* [Task directions] Copy out, exactly and without additions, the lines from the one that contains "bad = [obj.Name" to the one that contains "zip(*points))), Vector(map(max, zip(*points)))", both ends included.
--- Start ---
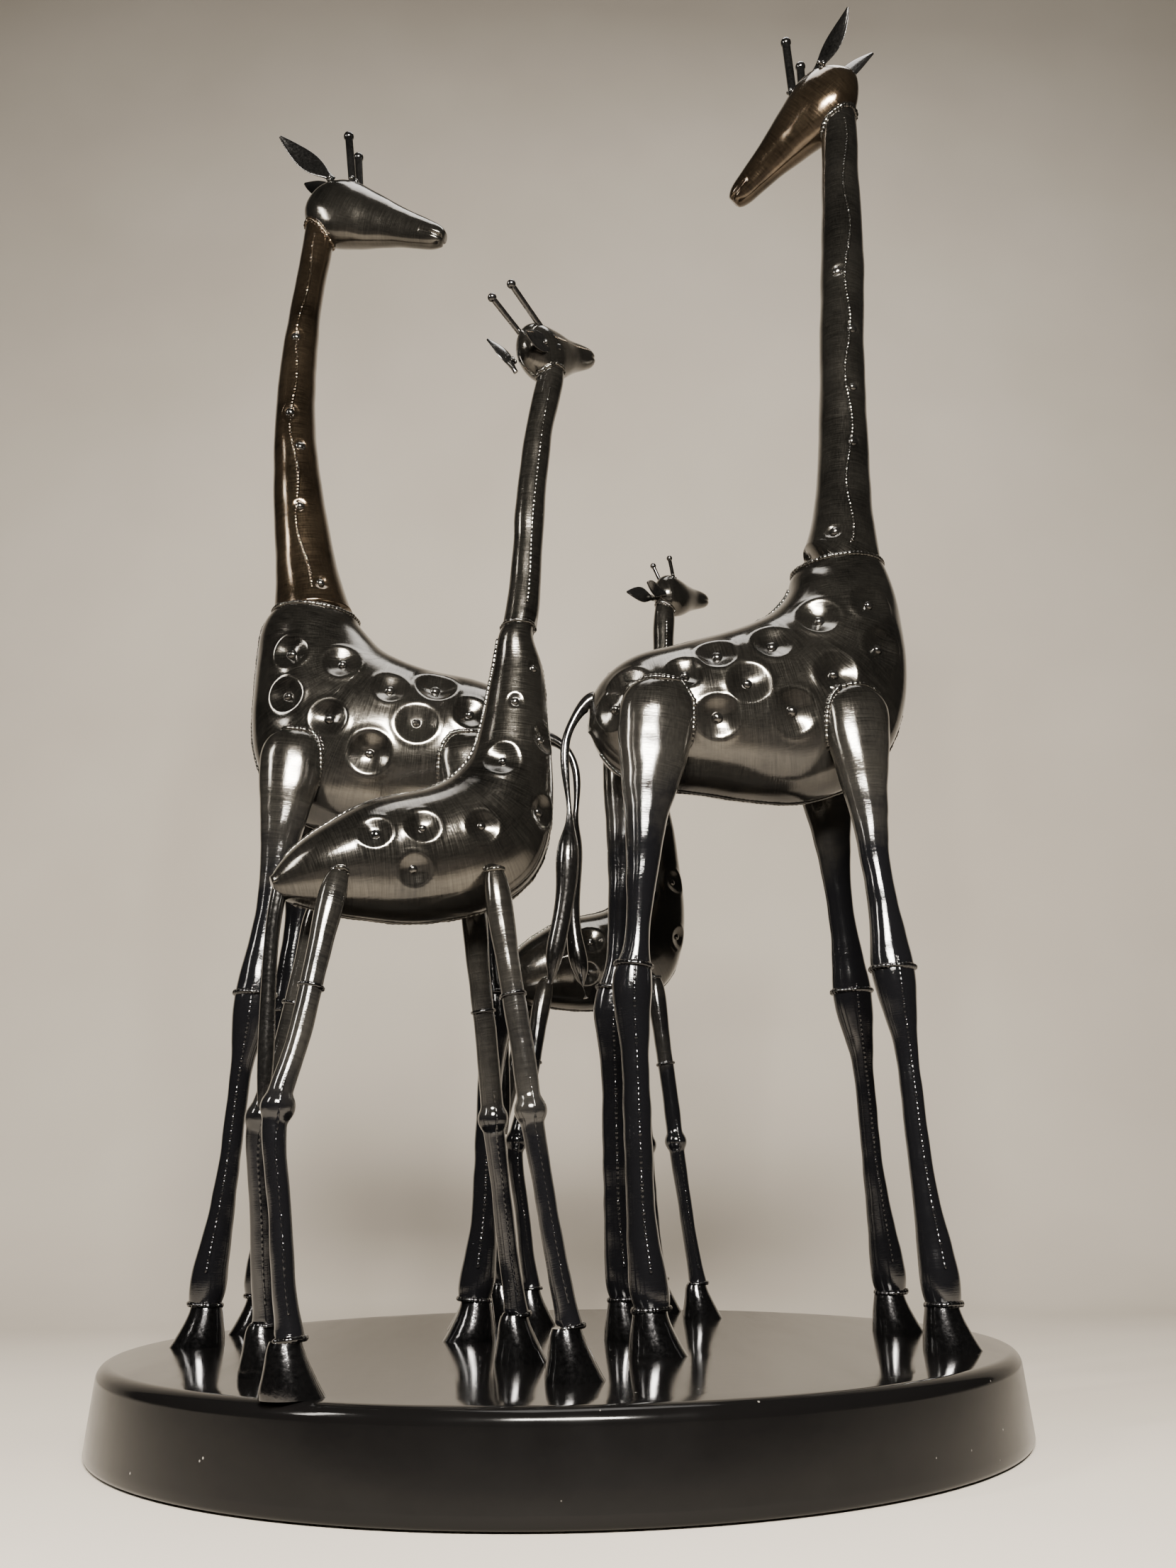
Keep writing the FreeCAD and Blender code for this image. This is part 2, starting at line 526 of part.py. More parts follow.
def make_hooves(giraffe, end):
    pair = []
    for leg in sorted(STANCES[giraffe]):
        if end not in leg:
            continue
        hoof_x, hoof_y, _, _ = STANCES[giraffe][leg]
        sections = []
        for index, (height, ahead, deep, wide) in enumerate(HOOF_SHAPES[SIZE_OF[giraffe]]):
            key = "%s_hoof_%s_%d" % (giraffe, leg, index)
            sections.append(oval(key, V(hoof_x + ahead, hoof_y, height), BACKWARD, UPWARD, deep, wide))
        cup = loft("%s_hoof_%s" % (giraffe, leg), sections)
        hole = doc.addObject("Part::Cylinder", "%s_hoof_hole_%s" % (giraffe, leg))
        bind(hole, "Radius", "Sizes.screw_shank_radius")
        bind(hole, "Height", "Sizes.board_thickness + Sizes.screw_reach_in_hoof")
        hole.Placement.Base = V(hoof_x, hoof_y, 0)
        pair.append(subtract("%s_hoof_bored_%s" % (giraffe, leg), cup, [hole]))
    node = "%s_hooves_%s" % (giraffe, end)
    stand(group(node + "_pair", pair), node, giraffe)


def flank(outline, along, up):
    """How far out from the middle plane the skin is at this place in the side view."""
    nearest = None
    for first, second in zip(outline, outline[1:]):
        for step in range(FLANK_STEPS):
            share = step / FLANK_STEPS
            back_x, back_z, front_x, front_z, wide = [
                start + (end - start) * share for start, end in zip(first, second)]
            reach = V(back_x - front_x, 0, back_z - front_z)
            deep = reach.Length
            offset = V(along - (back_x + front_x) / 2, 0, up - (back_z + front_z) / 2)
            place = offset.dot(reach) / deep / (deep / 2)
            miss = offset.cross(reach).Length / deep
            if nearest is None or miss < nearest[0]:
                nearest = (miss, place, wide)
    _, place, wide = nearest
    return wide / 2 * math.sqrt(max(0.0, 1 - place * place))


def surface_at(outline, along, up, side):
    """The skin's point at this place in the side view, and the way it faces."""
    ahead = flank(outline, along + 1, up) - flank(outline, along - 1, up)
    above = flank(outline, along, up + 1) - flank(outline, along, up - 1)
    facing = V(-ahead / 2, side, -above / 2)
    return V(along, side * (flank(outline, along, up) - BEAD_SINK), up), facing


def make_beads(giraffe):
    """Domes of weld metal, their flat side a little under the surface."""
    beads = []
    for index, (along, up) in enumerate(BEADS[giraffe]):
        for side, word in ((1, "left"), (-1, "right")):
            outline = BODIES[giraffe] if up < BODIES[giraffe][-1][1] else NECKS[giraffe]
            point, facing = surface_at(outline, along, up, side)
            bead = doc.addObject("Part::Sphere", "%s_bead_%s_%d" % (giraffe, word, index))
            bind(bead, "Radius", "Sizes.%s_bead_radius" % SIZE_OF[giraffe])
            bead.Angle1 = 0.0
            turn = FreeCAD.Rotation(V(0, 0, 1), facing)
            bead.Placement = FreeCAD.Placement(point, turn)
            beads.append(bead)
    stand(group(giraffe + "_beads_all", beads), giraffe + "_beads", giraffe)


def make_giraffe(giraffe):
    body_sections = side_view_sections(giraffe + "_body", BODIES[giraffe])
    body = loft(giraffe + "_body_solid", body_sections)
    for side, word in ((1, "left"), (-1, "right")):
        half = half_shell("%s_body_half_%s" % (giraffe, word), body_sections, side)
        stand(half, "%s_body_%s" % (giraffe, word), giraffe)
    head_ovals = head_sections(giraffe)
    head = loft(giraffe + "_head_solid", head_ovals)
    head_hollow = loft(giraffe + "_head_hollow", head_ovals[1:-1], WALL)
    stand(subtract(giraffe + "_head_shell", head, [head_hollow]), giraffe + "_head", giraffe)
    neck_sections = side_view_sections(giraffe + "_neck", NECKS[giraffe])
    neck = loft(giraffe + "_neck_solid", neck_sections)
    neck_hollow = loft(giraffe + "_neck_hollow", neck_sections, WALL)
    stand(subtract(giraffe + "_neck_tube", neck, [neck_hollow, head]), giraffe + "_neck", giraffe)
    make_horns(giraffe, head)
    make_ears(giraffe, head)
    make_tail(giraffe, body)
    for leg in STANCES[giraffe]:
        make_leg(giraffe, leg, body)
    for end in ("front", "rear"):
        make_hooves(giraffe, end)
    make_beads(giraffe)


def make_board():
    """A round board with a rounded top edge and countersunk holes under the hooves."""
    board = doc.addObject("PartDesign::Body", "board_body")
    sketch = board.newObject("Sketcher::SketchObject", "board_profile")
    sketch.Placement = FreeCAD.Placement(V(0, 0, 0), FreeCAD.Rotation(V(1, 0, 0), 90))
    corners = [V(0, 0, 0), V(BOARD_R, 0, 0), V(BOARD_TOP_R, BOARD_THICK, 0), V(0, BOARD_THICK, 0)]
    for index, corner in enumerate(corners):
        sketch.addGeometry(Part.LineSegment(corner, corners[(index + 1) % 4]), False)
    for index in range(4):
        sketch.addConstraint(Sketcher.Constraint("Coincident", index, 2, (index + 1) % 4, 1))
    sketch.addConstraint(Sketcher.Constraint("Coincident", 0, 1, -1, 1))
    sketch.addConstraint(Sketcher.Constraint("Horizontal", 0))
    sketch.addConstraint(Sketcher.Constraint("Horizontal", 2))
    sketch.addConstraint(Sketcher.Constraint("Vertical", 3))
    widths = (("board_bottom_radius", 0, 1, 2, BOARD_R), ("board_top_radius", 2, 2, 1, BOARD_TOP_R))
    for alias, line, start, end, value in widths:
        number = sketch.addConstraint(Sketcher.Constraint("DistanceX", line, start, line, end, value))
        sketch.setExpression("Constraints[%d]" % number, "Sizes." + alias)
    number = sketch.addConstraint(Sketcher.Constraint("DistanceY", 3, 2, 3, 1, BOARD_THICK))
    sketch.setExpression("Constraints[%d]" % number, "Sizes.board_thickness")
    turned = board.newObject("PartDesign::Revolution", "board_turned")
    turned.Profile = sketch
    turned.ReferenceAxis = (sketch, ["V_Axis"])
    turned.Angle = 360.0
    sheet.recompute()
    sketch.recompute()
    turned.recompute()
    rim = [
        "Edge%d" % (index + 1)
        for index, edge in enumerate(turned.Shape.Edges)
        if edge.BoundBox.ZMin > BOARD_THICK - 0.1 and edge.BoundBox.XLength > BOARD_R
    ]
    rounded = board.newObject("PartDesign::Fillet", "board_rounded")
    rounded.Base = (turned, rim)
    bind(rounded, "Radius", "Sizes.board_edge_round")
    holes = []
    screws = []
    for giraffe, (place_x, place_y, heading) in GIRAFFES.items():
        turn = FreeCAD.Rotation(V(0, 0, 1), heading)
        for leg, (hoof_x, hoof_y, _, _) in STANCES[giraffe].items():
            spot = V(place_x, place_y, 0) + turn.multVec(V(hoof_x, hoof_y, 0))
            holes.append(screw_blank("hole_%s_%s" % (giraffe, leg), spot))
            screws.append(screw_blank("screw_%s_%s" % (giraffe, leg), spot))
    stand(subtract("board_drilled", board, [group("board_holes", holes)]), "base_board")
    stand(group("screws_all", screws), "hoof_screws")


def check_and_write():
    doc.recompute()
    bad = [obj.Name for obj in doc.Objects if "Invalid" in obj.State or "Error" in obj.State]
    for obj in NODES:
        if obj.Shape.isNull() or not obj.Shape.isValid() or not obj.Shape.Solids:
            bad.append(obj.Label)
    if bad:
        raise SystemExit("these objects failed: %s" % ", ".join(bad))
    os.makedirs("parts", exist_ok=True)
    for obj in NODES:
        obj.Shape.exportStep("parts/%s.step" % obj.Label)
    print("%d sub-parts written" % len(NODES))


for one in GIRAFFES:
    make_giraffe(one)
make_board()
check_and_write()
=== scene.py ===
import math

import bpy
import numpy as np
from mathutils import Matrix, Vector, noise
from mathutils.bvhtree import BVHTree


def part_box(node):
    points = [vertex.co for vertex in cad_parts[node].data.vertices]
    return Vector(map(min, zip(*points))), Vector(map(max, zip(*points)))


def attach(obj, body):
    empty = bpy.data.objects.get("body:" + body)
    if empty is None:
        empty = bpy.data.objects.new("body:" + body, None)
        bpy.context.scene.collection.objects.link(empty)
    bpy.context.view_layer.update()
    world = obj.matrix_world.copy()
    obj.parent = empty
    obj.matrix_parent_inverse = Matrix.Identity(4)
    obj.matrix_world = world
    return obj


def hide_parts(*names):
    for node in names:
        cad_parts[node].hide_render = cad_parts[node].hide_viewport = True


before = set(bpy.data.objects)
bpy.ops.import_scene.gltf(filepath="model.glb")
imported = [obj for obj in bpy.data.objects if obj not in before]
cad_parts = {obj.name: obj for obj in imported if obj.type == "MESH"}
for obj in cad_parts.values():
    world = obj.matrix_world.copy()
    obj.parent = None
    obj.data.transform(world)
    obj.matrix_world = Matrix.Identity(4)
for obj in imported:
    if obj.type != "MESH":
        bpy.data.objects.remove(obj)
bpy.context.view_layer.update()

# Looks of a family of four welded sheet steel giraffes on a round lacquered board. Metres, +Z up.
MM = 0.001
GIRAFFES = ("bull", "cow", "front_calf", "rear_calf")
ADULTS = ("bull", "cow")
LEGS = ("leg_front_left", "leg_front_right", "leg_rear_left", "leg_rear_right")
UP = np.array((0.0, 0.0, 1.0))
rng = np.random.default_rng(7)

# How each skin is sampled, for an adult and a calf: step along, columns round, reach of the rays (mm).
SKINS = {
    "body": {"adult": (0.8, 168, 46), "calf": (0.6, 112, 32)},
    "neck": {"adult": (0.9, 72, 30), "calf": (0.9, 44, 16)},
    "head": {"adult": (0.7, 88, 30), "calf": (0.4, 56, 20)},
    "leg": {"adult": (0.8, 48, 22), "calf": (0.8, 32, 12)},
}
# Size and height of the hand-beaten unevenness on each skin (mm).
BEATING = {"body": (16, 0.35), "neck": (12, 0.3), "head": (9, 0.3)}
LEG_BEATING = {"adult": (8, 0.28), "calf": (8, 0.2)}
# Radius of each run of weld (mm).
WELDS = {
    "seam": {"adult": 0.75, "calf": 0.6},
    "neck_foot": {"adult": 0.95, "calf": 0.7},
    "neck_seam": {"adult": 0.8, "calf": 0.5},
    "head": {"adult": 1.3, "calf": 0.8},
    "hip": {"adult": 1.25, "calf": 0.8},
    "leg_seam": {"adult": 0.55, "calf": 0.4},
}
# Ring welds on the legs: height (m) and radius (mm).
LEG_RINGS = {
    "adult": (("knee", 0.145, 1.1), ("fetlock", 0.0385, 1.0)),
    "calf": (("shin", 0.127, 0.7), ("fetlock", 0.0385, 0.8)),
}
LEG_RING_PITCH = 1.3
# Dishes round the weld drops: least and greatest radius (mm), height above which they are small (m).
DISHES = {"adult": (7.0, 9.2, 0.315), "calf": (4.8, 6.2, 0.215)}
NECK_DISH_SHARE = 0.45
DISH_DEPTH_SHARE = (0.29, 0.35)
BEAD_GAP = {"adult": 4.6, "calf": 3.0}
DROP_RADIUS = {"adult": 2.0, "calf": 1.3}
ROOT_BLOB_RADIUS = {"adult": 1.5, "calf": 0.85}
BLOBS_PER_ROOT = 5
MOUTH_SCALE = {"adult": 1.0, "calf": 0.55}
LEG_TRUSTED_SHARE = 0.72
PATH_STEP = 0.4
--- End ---
* [Result]
    bad = [obj.Name for obj in doc.Objects if "Invalid" in obj.State or "Error" in obj.State]
    for obj in NODES:
        if obj.Shape.isNull() or not obj.Shape.isValid() or not obj.Shape.Solids:
            bad.append(obj.Label)
    if bad:
        raise SystemExit("these objects failed: %s" % ", ".join(bad))
    os.makedirs("parts", exist_ok=True)
    for obj in NODES:
        obj.Shape.exportStep("parts/%s.step" % obj.Label)
    print("%d sub-parts written" % len(NODES))


for one in GIRAFFES:
    make_giraffe(one)
make_board()
check_and_write()
=== scene.py ===
import math

import bpy
import numpy as np
from mathutils import Matrix, Vector, noise
from mathutils.bvhtree import BVHTree


def part_box(node):
    points = [vertex.co for vertex in cad_parts[node].data.vertices]
    return Vector(map(min, zip(*points))), Vector(map(max, zip(*points)))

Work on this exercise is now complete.